## begin

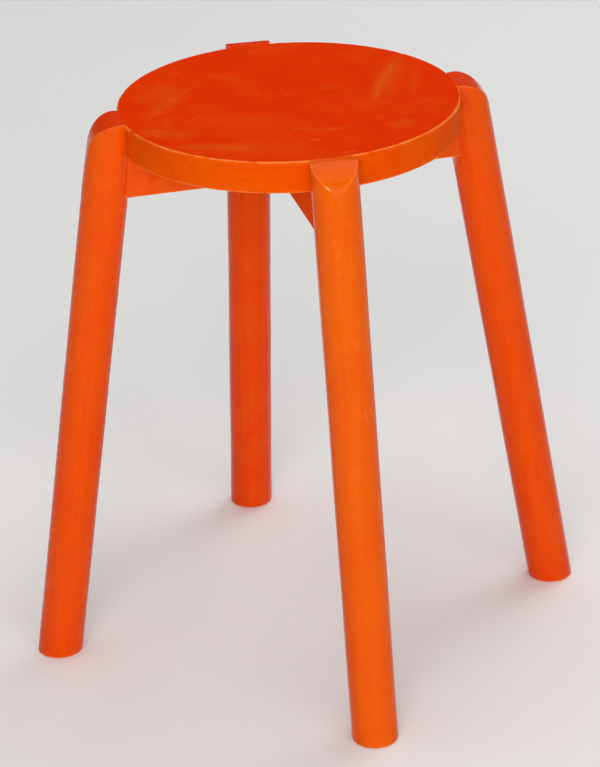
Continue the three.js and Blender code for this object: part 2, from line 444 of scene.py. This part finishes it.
def leg_wear_and_glint(local, shoulder):
    """How rubbed a leg's surface is, with a painted highlight on the same edges: along the shoulder's edges,
    the inner face's edges and the foot.
    """
    out, _, z = local.T
    round_bar, cut = leg_fields(local, shoulder)
    near_top = smoothstep(SEAT_TOP - 20 * MM, SEAT_TOP - 6 * MM, z)
    shoulder_edge = 0.6 * edge_between(round_bar, cut, 0.8 * MM) * near_top
    inner_edge = 0.45 * edge_between(round_bar, BUTT_OUT - out, 0.7 * MM)
    foot_edge = 0.6 * edge_between(round_bar, -z, 2 * MM)
    return np.maximum(shoulder_edge, np.maximum(inner_edge, foot_edge))


def leg_upness(local, shoulder, most):
    """How much of the seat top's red, a painted shade, a leg takes: most on its level top, fading down its
    shoulder.
    """
    cut = leg_fields(local, shoulder)[1]
    level = smoothstep(SEAT_TOP - 10 * MM, SEAT_TOP - 0.3 * MM, local[:, 2])
    return most * level * smoothstep(-1.2 * MM, -0.2 * MM, cut)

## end

STATED PROBLEM
Emit the full listing verbatim.

ANSWER FOR THE TASK
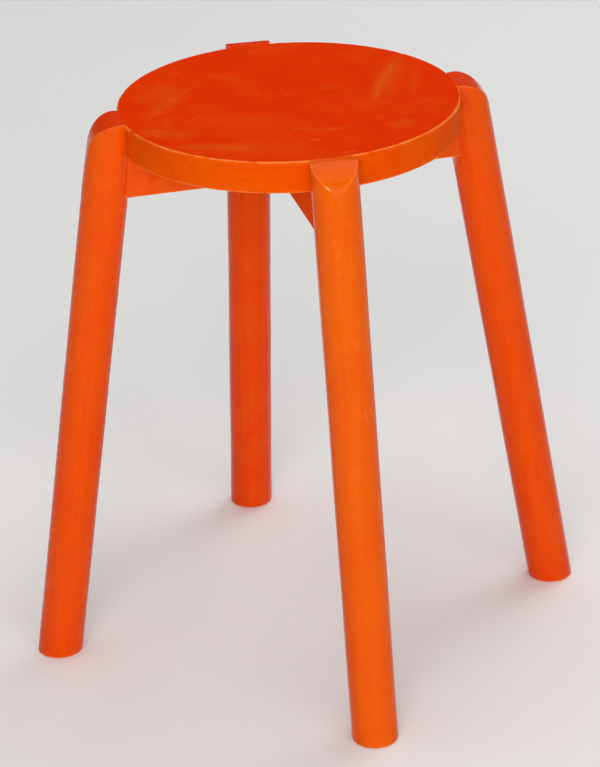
Continue the three.js and Blender code for this object: part 2, from line 444 of scene.py. This part finishes it.
def leg_wear_and_glint(local, shoulder):
    """How rubbed a leg's surface is, with a painted highlight on the same edges: along the shoulder's edges,
    the inner face's edges and the foot.
    """
    out, _, z = local.T
    round_bar, cut = leg_fields(local, shoulder)
    near_top = smoothstep(SEAT_TOP - 20 * MM, SEAT_TOP - 6 * MM, z)
    shoulder_edge = 0.6 * edge_between(round_bar, cut, 0.8 * MM) * near_top
    inner_edge = 0.45 * edge_between(round_bar, BUTT_OUT - out, 0.7 * MM)
    foot_edge = 0.6 * edge_between(round_bar, -z, 2 * MM)
    return np.maximum(shoulder_edge, np.maximum(inner_edge, foot_edge))


def leg_upness(local, shoulder, most):
    """How much of the seat top's red, a painted shade, a leg takes: most on its level top, fading down its
    shoulder.
    """
    cut = leg_fields(local, shoulder)[1]
    level = smoothstep(SEAT_TOP - 10 * MM, SEAT_TOP - 0.3 * MM, local[:, 2])
    return most * level * smoothstep(-1.2 * MM, -0.2 * MM, cut)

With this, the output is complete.